Is low blood pressure good or bad for your health?

People who have lower blood pressures have a lower risk of stroke,heart and kidney disease. Athletes, people who exercise regularly, people who maintain ideal body weight, and non-smokers tend to have lower blood pressures. Therefore, low blood pressure is advantageous as long as it is not low enough to cause symptoms and damage to the body organs.

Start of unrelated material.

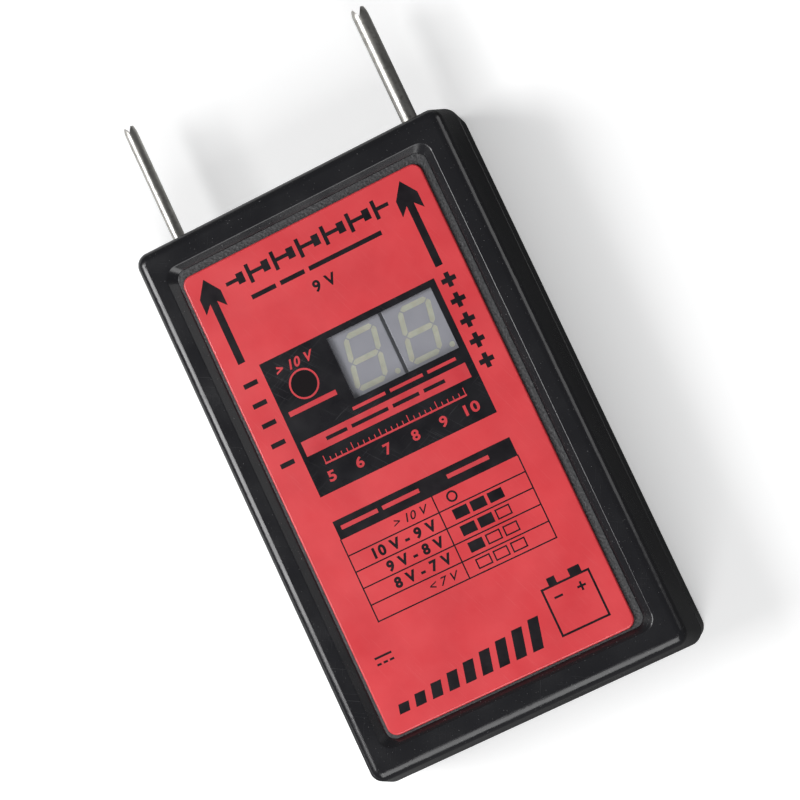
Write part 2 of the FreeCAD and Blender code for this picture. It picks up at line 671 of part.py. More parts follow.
def transistor_bodies(spots):
    """Round bodies with one flat side."""
    bodies = []
    z_low = BOARD_Z + TRANSISTOR_STANDOFF
    z_high = z_low + TRANSISTOR_HEIGHT
    for x, y in spots:
        body = post(TRANSISTOR_RADIUS, z_low, z_high, x, y)
        cut_away = centred_box(2 * TRANSISTOR_RADIUS, TRANSISTOR_RADIUS, z_low - OVERCUT,
                               z_high + OVERCUT, x, y - TRANSISTOR_FLAT - TRANSISTOR_RADIUS / 2)
        bodies.append(body.cut(cut_away))
    return Part.Compound(bodies)


FILM_CAPACITOR_SPOTS = [(22.5, -21.0), (22.5, -27.0), (22.5, 4.5)]
FILM_CAPACITOR_SIZE = (7.2, 2.6, 5.6)
FILM_LEAD_SPACING = 5.08
ELECTROLYTIC_SPOT = (14.0, -38.0)
ELECTROLYTIC_RADIUS = 2.5
ELECTROLYTIC_LENGTH = 11.0
ELECTROLYTIC_LEAD_SPACING = 2.0
ELECTROLYTIC_LEAD_REACH = 1.5
ELECTROLYTIC_ROUND = 0.4


def film_capacitor_points():
    return [(x + side * FILM_LEAD_SPACING / 2, y) for x, y in FILM_CAPACITOR_SPOTS for side in SIDES]


def film_capacitors():
    width, depth, height = FILM_CAPACITOR_SIZE
    return Part.Compound([centred_box(width, depth, BOARD_Z, BOARD_Z + height, x, y)
                          for x, y in FILM_CAPACITOR_SPOTS])


def electrolytic_points():
    x, y = ELECTROLYTIC_SPOT
    lead_x = x - ELECTROLYTIC_LENGTH / 2 - ELECTROLYTIC_LEAD_REACH
    return [(lead_x, y + side * ELECTROLYTIC_LEAD_SPACING / 2) for side in SIDES]


def smoothing_capacitor():
    """Lies on the board, its leads bent down at one end."""
    x, y = ELECTROLYTIC_SPOT
    z = BOARD_Z + BODY_ABOVE_BOARD + ELECTROLYTIC_RADIUS
    start = Vector(x - ELECTROLYTIC_LENGTH / 2, y, z)
    can = Part.makeCylinder(ELECTROLYTIC_RADIUS, ELECTROLYTIC_LENGTH, start, X_AXIS)
    return can.makeFillet(ELECTROLYTIC_ROUND, circular_edges(can))


def electrolytic_leads():
    x, y = ELECTROLYTIC_SPOT
    z = BOARD_Z + BODY_ABOVE_BOARD + ELECTROLYTIC_RADIUS
    leads = []
    for lead_x, lead_y in electrolytic_points():
        length = x - ELECTROLYTIC_LENGTH / 2 - lead_x
        out = Part.makeCylinder(LEAD_RADIUS, length, Vector(lead_x, lead_y, z), X_AXIS)
        bend = Part.makeSphere(LEAD_RADIUS, Vector(lead_x, lead_y, z))
        leads.append(post(LEAD_RADIUS, LEAD_END_Z, z, lead_x, lead_y).fuse([out, bend]))
    return leads


TRIMMER_X = -26.5
TRIMMER_Y = -7.0
TRIMMER_SIZE = 6.6
TRIMMER_HEIGHT = 3.6
TRIMMER_CORNER = 0.6
TRIMMER_LEAD_Y = 2.0        # of the leads, from the rotor's axis
ROTOR_RADIUS = 2.1
ROTOR_GAP = 0.06
ROTOR_DEPTH = 1.4           # of the seat in the body
ROTOR_PROUD = 0.5
ROTOR_SLOT_WIDTH = 0.6
ROTOR_SLOT_DEPTH = 0.7


def trimmer_points():
    ends = [(TRIMMER_X + side * INCH_PITCH, TRIMMER_Y - TRIMMER_LEAD_Y) for side in SIDES]
    return ends + [(TRIMMER_X, TRIMMER_Y + TRIMMER_LEAD_Y)]


def trimmer_body():
    top = BOARD_Z + TRIMMER_HEIGHT
    body = plate(TRIMMER_SIZE, TRIMMER_SIZE, TRIMMER_CORNER, BOARD_Z, top, TRIMMER_X, TRIMMER_Y)
    seat = post(ROTOR_RADIUS + ROTOR_GAP, top - ROTOR_DEPTH, top + OVERCUT, TRIMMER_X, TRIMMER_Y)
    return body.cut(seat)


def trimmer_rotor():
    seat_z = BOARD_Z + TRIMMER_HEIGHT - ROTOR_DEPTH + ROTOR_GAP
    top = BOARD_Z + TRIMMER_HEIGHT + ROTOR_PROUD
    rotor = post(ROTOR_RADIUS, seat_z, top, TRIMMER_X, TRIMMER_Y)
    slot = centred_box(ROTOR_SLOT_WIDTH, 2 * (ROTOR_RADIUS + OVERCUT), top - ROTOR_SLOT_DEPTH,
                       top + OVERCUT, TRIMMER_X, TRIMMER_Y)
    return rotor.cut(slot)


def circuit_board():
    length = BOARD_TOP_Y - BOARD_BOTTOM_Y
    middle_y = (BOARD_TOP_Y + BOARD_BOTTOM_Y) / 2
    board = plate(BOARD_WIDTH, length, BOARD_CORNER, BOARD_UNDERSIDE_Z, BOARD_Z, 0, middle_y)
    low = BOARD_UNDERSIDE_Z - OVERCUT
    high = BOARD_Z + OVERCUT
    holes = [post(BOARD_SCREW_HOLE_RADIUS, low, high, x, y) for x, y in BOARD_SCREWS]
    points = display_pin_points() + led_points() + trimmer_points() + film_capacitor_points()
    points += electrolytic_points() + transistor_points(TRANSISTOR_SPOTS + REGULATOR_SPOTS)
    points += axial_points(SEGMENT_RESISTORS + LOAD_RESISTORS + PROTECTION_DIODE)
    points += dip_points(CONVERTER_SPOT, 16) + dip_points(DECODER_SPOT, 16)
    points += dip_points(COMPARATOR_SPOT, 8)
    holes += [post(LEAD_RADIUS + LEAD_HOLE_GAP, low, high, x, y) for x, y in points]
    return board.cut(holes)


def upright_leads():
    """Leads of the parts that stand on the board: lamp, capacitors, trimmer, transistors."""
    leads = [post(LEAD_RADIUS, LEAD_END_Z, BOARD_Z, x, y)
             for x, y in led_points() + trimmer_points() + film_capacitor_points()]
    leads += [post(LEAD_RADIUS, LEAD_END_Z, BOARD_Z + TRANSISTOR_STANDOFF, x, y)
              for x, y in transistor_points(TRANSISTOR_SPOTS + REGULATOR_SPOTS)]
    return Part.Compound(leads + electrolytic_leads())


# ---------------------------------------------------------------- screws
def cross_head_screw(x, y, seat_z, radius, length, head_radius, head_height):
    """Pan-head screw put in from behind: its head is below seat_z."""
    head = post(head_radius, seat_z - head_height, seat_z, x, y)
    head = head.makeFillet(head_height * SCREW_HEAD_ROUND, flat_edges(head, seat_z - head_height))
    point_z = seat_z + length - radius
    shank = post(radius, seat_z, point_z, x, y)
    point = Part.makeCone(radius, radius * SCREW_POINT_SHARE, radius, Vector(x, y, point_z), Z_AXIS)
    screw = head.fuse([shank, point]).removeSplitter()
    arm = head_radius * CROSS_ARM
    low = seat_z - head_height - OVERCUT
    high = seat_z - head_height + CROSS_DEPTH * head_height / CASE_SCREW_HEAD_HEIGHT
    cross = centred_box(arm, CROSS_WIDTH, low, high, x, y)
    return screw.cut([cross, centred_box(CROSS_WIDTH, arm, low, high, x, y)])


def case_screws():
    return Part.Compound([cross_head_screw(x, y, CASE_SCREW_SEAT_Z, CASE_SCREW_RADIUS,
                                           CASE_SCREW_LENGTH, CASE_SCREW_HEAD_RADIUS,
                                           CASE_SCREW_HEAD_HEIGHT) for x, y in CASE_SCREWS])


def board_screws():
    return Part.Compound([cross_head_screw(x, y, BOARD_UNDERSIDE_Z, BOARD_SCREW_RADIUS,
                                           BOARD_SCREW_LENGTH, BOARD_SCREW_HEAD_RADIUS,
                                           BOARD_SCREW_HEAD_HEIGHT) for x, y in BOARD_SCREWS])


# ---------------------------------------------------------------- output
def all_nodes():
    return {
        "front_shell": front_shell(),
        "rear_shell": rear_shell(),
        "front_label": front_label(),
        "display_window": display_window(),
        "lamp_window": lamp_window(),
        "display_tens": display_module(MODULE_CENTRES[0]),
        "display_units": display_module(MODULE_CENTRES[1]),
        "segments_tens": segment_fill(MODULE_CENTRES[0]),
        "segments_units": segment_fill(MODULE_CENTRES[1]),
        "display_pins": straight_leads(display_pin_points()),
        "overvoltage_led": overvoltage_led(),
        "probe_minus": probe(-1, MINUS_RADIUS),
        "probe_plus": probe(1, PLUS_RADIUS),
        "probe_lock_washers": probe_lock_washers(),
        "probe_solder_tags": probe_solder_tags(),
        "probe_nuts": probe_nuts(),
        "wire_minus": probe_wire(-1),
        "wire_plus": probe_wire(1),
        "circuit_board": circuit_board(),
        "converter_ic": dip_body(CONVERTER_SPOT, 16),
        "decoder_ic": dip_body(DECODER_SPOT, 16),
        "comparator_ic": dip_body(COMPARATOR_SPOT, 8),
        "ic_legs": ic_legs(),
        "digit_transistors": transistor_bodies(TRANSISTOR_SPOTS),
        "voltage_regulator": transistor_bodies(REGULATOR_SPOTS),
        "load_resistors": axial_bodies(LOAD_RESISTORS, LOAD_RESISTOR_RADIUS, LOAD_RESISTOR_LENGTH),
        "segment_resistors": axial_bodies(SEGMENT_RESISTORS, SMALL_RESISTOR_RADIUS,
                                          SMALL_RESISTOR_LENGTH),
        "protection_diode": axial_bodies(PROTECTION_DIODE, DIODE_RADIUS, DIODE_LENGTH),
        "axial_leads": all_axial_leads(),
        "upright_leads": upright_leads(),
        "film_capacitors": film_capacitors(),
        "smoothing_capacitor": smoothing_capacitor(),
        "trimmer_body": trimmer_body(),
        "trimmer_rotor": trimmer_rotor(),
        "case_screws": case_screws(),
        "board_screws": board_screws(),
    }


def write_nodes():
    os.makedirs("parts", exist_ok=True)
    for name, shape in all_nodes().items():
        sound = all(solid.isValid() and solid.Volume > 0 for solid in shape.Solids)
        print(name, len(shape.Solids), "solids", round(shape.Volume, 2), "mm3",
              "sound" if sound and shape.Solids else "NOT SOUND")
        shape.exportStep(os.path.join("parts", name + ".step"))


write_nodes()
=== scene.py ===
import json
import math

import bmesh
import bpy
from mathutils import Matrix, Vector
from mathutils import noise as field
from mathutils.geometry import tessellate_polygon

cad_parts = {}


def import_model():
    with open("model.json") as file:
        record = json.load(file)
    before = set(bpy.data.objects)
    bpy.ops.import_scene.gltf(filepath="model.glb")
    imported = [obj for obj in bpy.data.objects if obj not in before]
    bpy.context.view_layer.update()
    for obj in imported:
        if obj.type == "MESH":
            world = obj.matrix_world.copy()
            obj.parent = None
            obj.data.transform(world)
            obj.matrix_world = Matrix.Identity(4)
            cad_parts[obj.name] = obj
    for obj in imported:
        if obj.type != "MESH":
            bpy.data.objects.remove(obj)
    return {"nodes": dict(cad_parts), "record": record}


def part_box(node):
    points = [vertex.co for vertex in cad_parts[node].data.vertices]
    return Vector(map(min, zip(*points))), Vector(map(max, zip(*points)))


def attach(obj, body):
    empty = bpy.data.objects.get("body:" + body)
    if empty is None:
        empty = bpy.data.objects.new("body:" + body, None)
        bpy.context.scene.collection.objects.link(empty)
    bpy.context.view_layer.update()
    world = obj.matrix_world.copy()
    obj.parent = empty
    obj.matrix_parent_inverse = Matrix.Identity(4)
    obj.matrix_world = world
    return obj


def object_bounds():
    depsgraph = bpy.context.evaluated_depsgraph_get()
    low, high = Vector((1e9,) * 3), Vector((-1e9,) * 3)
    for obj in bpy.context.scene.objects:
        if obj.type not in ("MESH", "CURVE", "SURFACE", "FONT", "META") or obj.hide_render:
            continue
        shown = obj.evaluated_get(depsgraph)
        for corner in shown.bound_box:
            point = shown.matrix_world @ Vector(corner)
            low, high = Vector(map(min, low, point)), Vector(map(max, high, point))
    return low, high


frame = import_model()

# Battery tester on a pale floor. Lengths are in metres unless a name ends in _MM or a comment says so.
CAD_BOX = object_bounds()
MM = 0.001

# ---------------------------------------------------------------- places taken from the CAD
LABEL_LOW, LABEL_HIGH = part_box("front_label")
WINDOW_LOW, WINDOW_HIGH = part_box("display_window")
LAMP_LOW, LAMP_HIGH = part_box("lamp_window")
MODULE_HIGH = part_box("display_tens")[1]
LABEL_MIDDLE = (LABEL_LOW + LABEL_HIGH) / 2

# ---------------------------------------------------------------- camera
CAMERA_DISTANCE = 0.537
CAMERA_TILT_RIGHT = math.radians(9.84)      # off the label's normal
CAMERA_TILT_DOWN = math.radians(5.60)
CAMERA_TURN = math.radians(25.5)            # of the tester in the picture
CAMERA_AIM = Vector((3.55, 9.6, 0)) * MM    # from the label's middle
CAMERA_LENS_MM = 117
CAMERA_SENSOR_MM = 36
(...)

Signs of Low Blood Pressure:

The doctor will examine you and try to determine the cause of low blood pressure. Your vital signs (temperature, pulse, rate of breathing, blood pressure) will be checked frequently. The common question which doctor will ask are:

  • What is your normal blood pressure?
  • Have you had any recent illness, accident, or injury?
  • What other symptoms do you have?
  • Have you been eating and drinking normally?
  • Did you faint or become less alert?
  • Do you feel dizzy or light-headed when standing or sitting after lying down?
  • What medications do you take?

Tests for Low Blood Pressure:

  • Complete blood count (CBC), including blood differential
  • ECG (to detect Pericarditis, abnormal heart beats, heart attck)
  • Urinalysis
  • Blood and urine cultures to check for infection
  • X-ray of the abdomen and chest.
  • Blood electrolyte measurements may show dehydration and mineral depletion, renal failure (kidney failure), or acidosis (excess acid in the blood).
  • Cortisol levels can be measured to diagnose Addison’s disease.
  • Ultrasound examinations of the leg veins and CT scans of the chest can detect deep vein thrombosis and pulmonary embolism.
  • Holter monitor recordings are used to diagnose intermittent episodes of abnormal heart rhythms. . A Holter monitor is a continuous recording of the heart’s rhythm for 24 hours that often is used to chart intermittent episodes of bradycardia or tachycardia.ECG may miss if abnormal rhythms occur intermittently
  • Patient-activated event recorder. If the episodes of bradycardia or tachycardia are occasional, a 24-hour Holter recording may not capture these sporadic episodes. So  a patient can wear a patient-activated event recorder for up to four weeks. The patient presses a button to start the recording when he or she senses the onset of an abnormal heart rhythm or symptoms possibly caused by low blood pressure. The doctor then analyzes the recordings at a later date to recognize the abnormal heart beats.
  • Echocardiograms are examinations of the structures of the heart using ultrasound. Echocardiograms can detect pericardial fluid, the extent of heart muscle damage from heart attacks, diseases of the heart valves.
  • Tilt-Table tests are used to evaluate patients having postural hypotension or syncope due to abnormal function of the autonomic nerves. During a tilt-table test, the patient lies on an examining table with an intravenous infusion administered while the heart rate and blood pressure are monitored. The table then is tilted upright for 15 minutes to 45 minutes. Heart rate and blood pressure are monitored every few minutes whether he develops postural hypotension or not.